In het arbeidsvoorwaardenakkoord 2002-2003 is afgesproken de systematiek van de Wazo te implementeren in de gemeentelijke rechtspositieregeling.
Bij het implementeren van de systematiek van de Wazo is de tekst van het toenmalige artikel 3 aangepast. Daardoor was niet expliciet bepaald op hoeveel verlof met behoud van salaris en salaristoelagen aanspraak bestaat in het geval van overlijden van een bloed- of aanverwant.
Bij de implementatie van de systematiek van de Wazo is niet beoogd het beleid van het toekennen van verlof in dit soort gevallen te wijzigen. Het college heeft dit dan ook voortgezet.

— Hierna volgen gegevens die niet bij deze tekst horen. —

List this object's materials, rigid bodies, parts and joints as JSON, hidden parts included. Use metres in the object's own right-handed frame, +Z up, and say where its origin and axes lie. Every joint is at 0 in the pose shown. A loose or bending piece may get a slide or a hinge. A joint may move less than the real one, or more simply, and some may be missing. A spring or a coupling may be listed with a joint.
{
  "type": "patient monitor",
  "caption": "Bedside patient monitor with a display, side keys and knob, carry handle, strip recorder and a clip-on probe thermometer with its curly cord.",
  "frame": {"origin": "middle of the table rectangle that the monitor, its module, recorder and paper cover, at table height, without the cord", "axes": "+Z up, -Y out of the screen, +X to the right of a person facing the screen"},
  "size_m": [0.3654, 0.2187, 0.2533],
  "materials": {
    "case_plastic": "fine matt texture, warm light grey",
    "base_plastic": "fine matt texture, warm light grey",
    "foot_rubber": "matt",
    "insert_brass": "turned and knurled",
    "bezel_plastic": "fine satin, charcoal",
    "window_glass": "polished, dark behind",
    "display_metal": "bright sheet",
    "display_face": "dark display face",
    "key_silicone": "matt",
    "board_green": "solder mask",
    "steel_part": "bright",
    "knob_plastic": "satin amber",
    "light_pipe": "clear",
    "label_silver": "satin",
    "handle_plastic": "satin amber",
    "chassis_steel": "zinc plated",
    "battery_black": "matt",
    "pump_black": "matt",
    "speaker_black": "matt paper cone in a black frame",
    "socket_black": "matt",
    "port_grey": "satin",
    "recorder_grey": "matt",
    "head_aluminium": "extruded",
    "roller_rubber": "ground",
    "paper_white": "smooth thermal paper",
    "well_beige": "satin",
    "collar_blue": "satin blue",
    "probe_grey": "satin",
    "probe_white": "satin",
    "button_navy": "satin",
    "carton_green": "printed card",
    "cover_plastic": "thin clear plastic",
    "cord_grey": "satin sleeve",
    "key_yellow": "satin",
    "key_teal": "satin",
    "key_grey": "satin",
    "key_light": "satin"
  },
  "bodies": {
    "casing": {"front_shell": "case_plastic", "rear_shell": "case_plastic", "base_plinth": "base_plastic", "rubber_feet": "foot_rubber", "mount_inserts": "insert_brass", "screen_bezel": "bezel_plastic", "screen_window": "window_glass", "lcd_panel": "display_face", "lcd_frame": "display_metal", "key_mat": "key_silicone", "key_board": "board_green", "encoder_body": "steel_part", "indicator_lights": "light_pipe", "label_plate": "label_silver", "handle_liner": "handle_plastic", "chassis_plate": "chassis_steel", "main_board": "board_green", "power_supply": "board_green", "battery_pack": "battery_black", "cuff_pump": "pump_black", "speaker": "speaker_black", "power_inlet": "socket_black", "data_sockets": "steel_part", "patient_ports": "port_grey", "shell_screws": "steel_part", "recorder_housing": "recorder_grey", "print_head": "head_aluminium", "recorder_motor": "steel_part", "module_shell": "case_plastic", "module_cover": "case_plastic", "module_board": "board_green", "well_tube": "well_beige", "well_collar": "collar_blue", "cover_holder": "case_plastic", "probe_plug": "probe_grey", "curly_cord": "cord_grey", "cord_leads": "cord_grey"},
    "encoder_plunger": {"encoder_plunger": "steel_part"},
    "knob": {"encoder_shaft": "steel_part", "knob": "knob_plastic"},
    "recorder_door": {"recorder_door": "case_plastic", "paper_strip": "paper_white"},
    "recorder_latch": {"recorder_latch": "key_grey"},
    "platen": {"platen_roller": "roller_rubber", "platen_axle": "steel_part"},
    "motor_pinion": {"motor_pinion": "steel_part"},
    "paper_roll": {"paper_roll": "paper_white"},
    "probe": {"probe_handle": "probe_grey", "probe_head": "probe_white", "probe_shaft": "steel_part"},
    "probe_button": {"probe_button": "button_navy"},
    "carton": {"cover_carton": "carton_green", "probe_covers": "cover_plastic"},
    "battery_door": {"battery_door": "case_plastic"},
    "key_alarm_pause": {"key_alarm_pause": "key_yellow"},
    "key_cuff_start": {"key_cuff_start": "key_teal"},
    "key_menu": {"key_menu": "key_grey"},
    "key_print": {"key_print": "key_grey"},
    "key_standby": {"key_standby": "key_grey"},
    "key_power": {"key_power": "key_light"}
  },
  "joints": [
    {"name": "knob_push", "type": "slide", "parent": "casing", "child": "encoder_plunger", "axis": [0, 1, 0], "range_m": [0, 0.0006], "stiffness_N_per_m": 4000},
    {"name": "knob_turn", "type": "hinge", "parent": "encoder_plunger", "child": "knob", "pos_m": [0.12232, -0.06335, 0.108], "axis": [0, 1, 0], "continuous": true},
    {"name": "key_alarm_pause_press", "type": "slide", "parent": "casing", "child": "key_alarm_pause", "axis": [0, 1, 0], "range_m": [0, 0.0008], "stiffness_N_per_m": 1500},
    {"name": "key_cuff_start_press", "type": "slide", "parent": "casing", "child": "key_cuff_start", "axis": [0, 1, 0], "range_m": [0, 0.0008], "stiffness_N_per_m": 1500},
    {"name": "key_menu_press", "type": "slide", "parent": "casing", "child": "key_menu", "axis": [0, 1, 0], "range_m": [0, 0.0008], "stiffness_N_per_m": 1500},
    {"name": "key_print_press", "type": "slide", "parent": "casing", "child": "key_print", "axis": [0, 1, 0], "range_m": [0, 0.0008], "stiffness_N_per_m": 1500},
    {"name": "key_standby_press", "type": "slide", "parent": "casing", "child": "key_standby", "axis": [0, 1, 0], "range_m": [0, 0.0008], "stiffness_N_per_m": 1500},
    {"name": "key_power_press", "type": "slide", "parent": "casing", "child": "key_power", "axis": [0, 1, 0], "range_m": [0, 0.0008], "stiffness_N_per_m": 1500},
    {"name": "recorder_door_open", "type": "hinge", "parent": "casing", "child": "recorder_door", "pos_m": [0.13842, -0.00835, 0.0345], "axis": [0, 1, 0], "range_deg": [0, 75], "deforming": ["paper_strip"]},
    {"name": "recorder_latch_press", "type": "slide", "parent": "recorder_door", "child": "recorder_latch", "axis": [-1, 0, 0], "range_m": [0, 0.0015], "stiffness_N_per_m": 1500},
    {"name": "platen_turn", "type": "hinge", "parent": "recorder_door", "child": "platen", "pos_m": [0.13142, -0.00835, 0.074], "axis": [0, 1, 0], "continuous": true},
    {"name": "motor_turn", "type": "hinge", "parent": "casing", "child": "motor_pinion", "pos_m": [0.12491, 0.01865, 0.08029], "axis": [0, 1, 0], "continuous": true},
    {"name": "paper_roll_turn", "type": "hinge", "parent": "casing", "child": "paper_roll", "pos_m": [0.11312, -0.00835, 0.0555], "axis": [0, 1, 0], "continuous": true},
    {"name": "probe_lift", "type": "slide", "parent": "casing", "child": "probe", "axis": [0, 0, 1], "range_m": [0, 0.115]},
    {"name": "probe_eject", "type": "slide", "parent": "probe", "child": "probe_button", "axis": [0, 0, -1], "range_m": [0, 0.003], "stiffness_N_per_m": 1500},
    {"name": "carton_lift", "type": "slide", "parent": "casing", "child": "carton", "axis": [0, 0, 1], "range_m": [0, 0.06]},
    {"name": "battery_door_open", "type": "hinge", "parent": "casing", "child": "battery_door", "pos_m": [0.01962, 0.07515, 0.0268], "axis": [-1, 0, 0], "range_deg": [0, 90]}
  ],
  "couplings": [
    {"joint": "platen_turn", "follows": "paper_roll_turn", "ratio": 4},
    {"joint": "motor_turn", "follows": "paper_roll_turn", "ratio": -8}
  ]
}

Concreet betekent dit dat bij overlijden van eerstegraads bloed- en aanverwanten gedurende de dag van overlijden tot en met die van de begrafenis of crematie recht is op verlof met behoud van salaris en salaristoelagen. Het gaat dan om de partner, ouders, pleeg- stief-, of schoonouders, kinderen en stief- of pleegkinderen.
Bij overlijden van tweedegraads bloed- en aanverwanten is er recht op één dag verlof. Het gaat dan om grootouders, kleinkinderen, broers of zussen van de medewerker of die van zijn partner en de partner van de broer of zus van de medewerker.
Hetzelfde verlof geldt bij overlijden van huisgenoten die geen bloed- of aanverwant zijn.
Bij het overlijden van andere personen is geen recht op verlof, maar kunnen in overleg afspraken gemaakt worden.
B
In artikel 3d, eerste, tweede en vierde lid, wordt ‘kraamverlof’ vervangen door ‘geboorteverlof’.